Sans Contrasted Ighi 4 is a very bold, wide, high contrast, upright, tall x-height font.
Keywords: headlines, posters, logotypes, sports branding, packaging, industrial, techno, sporty, retro, impact, branding, machined feel, display clarity, blocky, squared, rounded corners, stencil-like, angular diagonals.
A compact, block-built sans with squared geometry and softened corners. Strokes are heavy with visible modulation: verticals tend to read sturdier while joins, diagonals, and some terminals thin down, creating a punchy, engineered rhythm. Counters are small and often rectangular, with several letters showing notched or cut-in terminals that evoke a stencil or machined finish. Lowercase forms lean toward single-storey constructions (notably a and g), with short apertures and firm, straight-sided bowls that keep the overall texture dense and uniform.

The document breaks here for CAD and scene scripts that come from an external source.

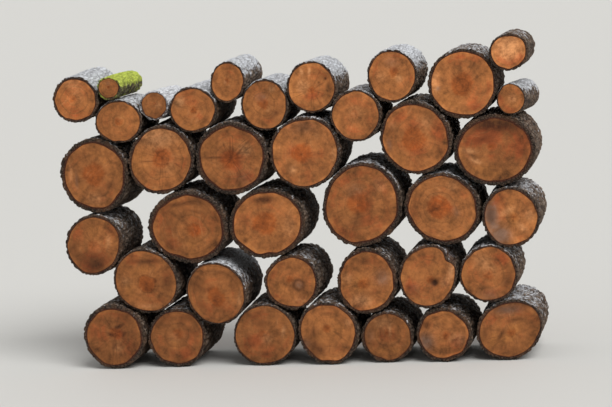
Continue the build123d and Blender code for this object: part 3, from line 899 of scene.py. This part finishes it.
def addPatterns(mesh, log, surface, piths):
    # What the materials read at each corner. Growth is the way from the pith on a round log, in
    # metres, as the direction from the pith x share x radius, and the share of the way to the bark.
    share, isRear = surface["share"], surface["isRear"]
    away = np.array([surface[key] - (piths[0][key] * (1 - isRear) + piths[1][key] * isRear)
                     for key in ("across", "up")])
    growth = away / np.maximum(np.hypot(*away), 1e-6) * (share * log.radius)
    sawAcross, sawUp = sawWays(log, surface["across"], surface["up"])
    marks = smudges(log.style, surface["across"] / log.radius, surface["up"] / log.radius)
    marks = {kind: value * (1 - isRear) for kind, value in marks.items()}
    values = {
        "growth": (growth[0], growth[1], share),
        "saw": (sawAcross, sawUp, log.seed * 3.7 + isRear * 1.9),
        "marks": (marks["dark"], marks["grey"], marks["pale"]),
        "tones": (log.style["tone"], log.style["red"] + marks["red"], log.style["heartSize"]),
        "cracked": (log.style["split"], 0, 0 * share),
        "bark": (surface["height"], surface["inner"], surface["pale"]),
    }
    for key, value in values.items():
        attribute = mesh.attributes.new(key, "FLOAT_VECTOR", "POINT")
        vectors = np.stack(np.broadcast_arrays(*value), axis=-1).astype(np.float32)
        attribute.data.foreach_set("vector", vectors.ravel())


def dressLog(name, index):
    # One closed surface: the front pith, the front's rings outwards, the bark's rings to the rear,
    # the rear's rings inwards and the rear pith
    log = planLog(name, index)
    (front, frontPith), (rear, rearPith) = buildEnd(log, 0), buildEnd(log, 1)
    bark = buildBark(log, front, rear)
    surface = {}
    for key in bark:
        surface[key] = np.concatenate([[frontPith[key]], front[key].ravel(), bark[key].ravel(),
                                       rear[key][::-1].ravel(), [rearPith[key]]])
    depth = surface["depth"]
    places = np.column_stack([log.middle[0] + surface["across"] + log.slope[0] * depth, depth,
                              log.middle[1] + surface["up"] + log.slope[1] * depth])
    mesh, triangleCount = makeMesh(name, places, log.columns)
    addPatterns(mesh, log, surface, (frontPith, rearPith))
    mesh.set_sharp_from_angle(angle=np.radians(shapeSet["sharpAngle"]))
    mesh.update()
    slot = barkOf.get(name, "log")
    mesh.materials.append(materials["wood"])
    mesh.materials.append(materials[slot])
    piece = bpy.data.objects.new("barked_" + name, mesh)
    bpy.context.scene.collection.objects.link(piece)
    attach(piece, "root")
    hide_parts(name)
    return triangleCount


triangles = [dressLog(name, index) for index, name in enumerate(logLooks)]
print("logs made:", len(triangles), "with", sum(triangles), "triangles, most in one",
      max(triangles))
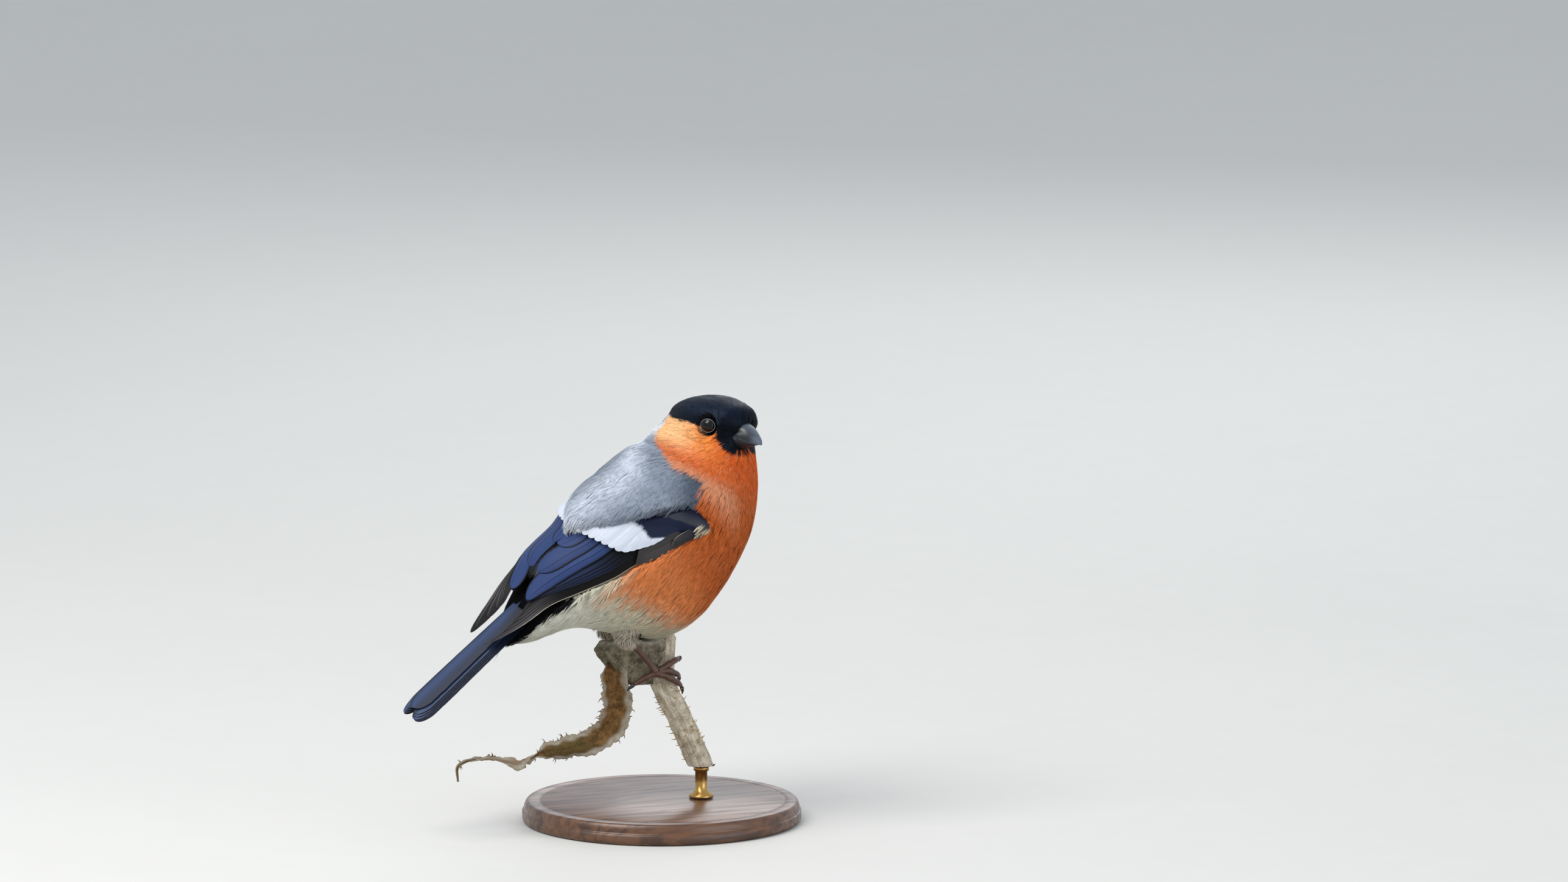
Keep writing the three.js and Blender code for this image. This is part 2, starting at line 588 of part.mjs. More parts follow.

Best suited to short, high-impact settings such as headlines, titles, posters, and bold brand marks where its dense texture and machined details can read clearly. It can also work for sports or motorsport-style branding and packaging labels that benefit from an industrial, engineered voice; for long passages, its tight counters and heavy texture may demand generous sizing and spacing.
The tone is assertive and mechanical, balancing a retro display feel with a contemporary, tech-forward edge. Its squared curves and clipped details suggest utility, speed, and hardware-like precision, giving it a sporty, industrial confidence.
Likely designed as a display sans that merges sturdy, squared construction with controlled stroke modulation and notched terminals to create a distinctive, hardware-inspired voice. The goal appears to be immediate impact and strong silhouette recognition, with enough detailing to feel custom and branded rather than purely utilitarian.
The design favors closed shapes and tight internal space, which increases visual weight in text and makes word shapes feel strongly modular. Diagonals (V/W/X/Y/Z) and numerals show pronounced angularity, while rounded corners prevent the forms from feeling overly harsh. The cut-in details are consistent enough to feel intentional and systematized rather than decorative one-offs.